In The News - The Hedge Fund Journal - Altana launches directors’ dealings UCITS
Altana Wealth has announced the launch of a UCITS version of their directors' dealings fund. The UCITS fund, listed in Dublin, via the Altana UCITS Funds plc umbrella, is recognised by the FCA. It is already available on a number of platforms, including AJ Bell Investcentre, is offered in pounds sterling, US dollar and euro share classes with a minimum investment amount of £/€/$5,000 and offers daily liquidity.
Altana Wealth, the asset management group, has teamed up with Godot Huard, a leading behavioural computer scientist, who has developed a unique system based on the theory that ‘directors know best’. It applies sophisticated behavioural tracking logic using a historical database which holds all US directors dealings going back over a decade, to extract the most potentially interesting purchases. The algorithm uses broad criteria to identify those directors who are short-term opportunistic buyers of their own stock and historically have been successful at timing their purchases. Altana has been successfully running the strategy since November 2014 in an offshore vehicle, and has now launched a UCITS fund to enable private investors to also invest. Back-tests for the strategy indicate an average annual return of +44% from 2010 to 2013.
Lee Robinson, founder and CIO said: “Since 1968 academic literature has supported the theory that directors know best, as they make more informed decisions based on more and more KPIs, which are now approaching near real-time information. Our system is based on a sophisticated algorithm that captures publicly available filings to isolate the short-term opportunistic buyers.”

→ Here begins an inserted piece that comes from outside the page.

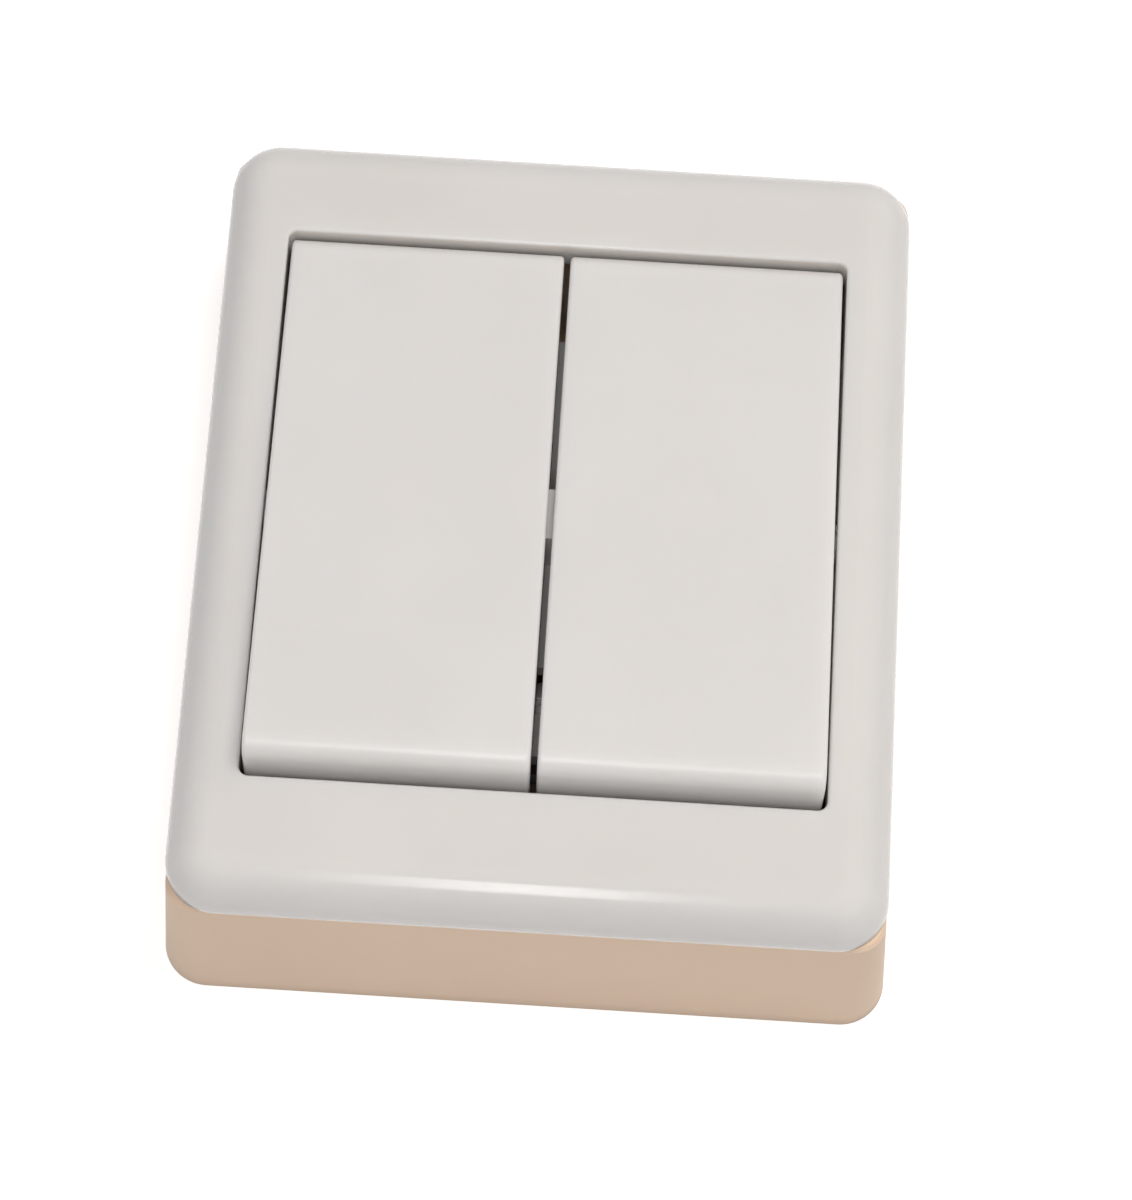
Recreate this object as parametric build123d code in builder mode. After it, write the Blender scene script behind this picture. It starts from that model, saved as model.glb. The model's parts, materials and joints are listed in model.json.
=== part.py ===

There is much academic evidence to support the theory that the purchase of shares by a firm’s own directors can give a great insight to those investors who are ‘outsiders’ of the company in question. However, there are several critical factors which need to be considered before the theory can become a viable investment proposition:
The ability to analyse the large amounts of data generated by directors filings (on average in the USA, 150,000 directors' transactions a year are reported every year to the SEC).
Knowing how to interpret that data between option exercises, sales and genuine purchases.
Being able to mitigate risk by isolating which directors’ dealings decisions to follow.
Altana’s CEO, Antony Lingard added: “The idea of following directors when they are investing their own money in their own company’s stock is a simple yet compelling investment strategy to which many private investors can relate. We will cap all funds associated with this system at a total aggregate of $250 million, as we refuse to dilute performance for existing investors for the sake of growing the fund.”
Altana’s system uses a sophisticated algorithm which tracks public SEC (Securities and Exchange Commission) filings of investments in their own company made by directors or significant shareholders of US-listed companies with a market cap in excess of $250 million. The system then applies a behavioural tracking logic to extract the most potentially interesting purchases, using a wide criteria to identify the short-term opportunistic purchases by said directors.
The fund has a built-in robustness check to ensure the validity of the proposed trades. Although the stock selection is fully systematic, there is a sense check performed by the portfolio manager before any trades are executed.
The ADDS filtering stage can be categorised by the following four steps:
SEC filings: ADDS automatically retrieves all SEC “Form 4” filings on a daily basis.
Pertinence check: ADDS runs through a huge proprietary database of director trading behaviour, going back to 2003, to filter out pertinent directors’ dealings through behavioural analysis and cross-checking.
Scoring: using more than a dozen criteria, including financial, sectorial and behavioural characteristics both historic and current the pertinent trades are scored.
Alerts: only the very top 0.5% scoring SEC filings are registered as alerts and sent to the portfolio.
The stock selection is fully systematic and the stock purchases and subsequent portfolio management is process-driven.
Stocks have a seven to 30-day holding period and pre-defined stop losses. As a result, the fund aims to outperform the market in a bull market whilst de-correlating from it in a bear market with significantly lower drawdowns (because of its stop-loss mechanism).
According to Altana, the US market specifically lends itself well to the strategy, given that it is a well regulated, established stock market with significant size and trading volume.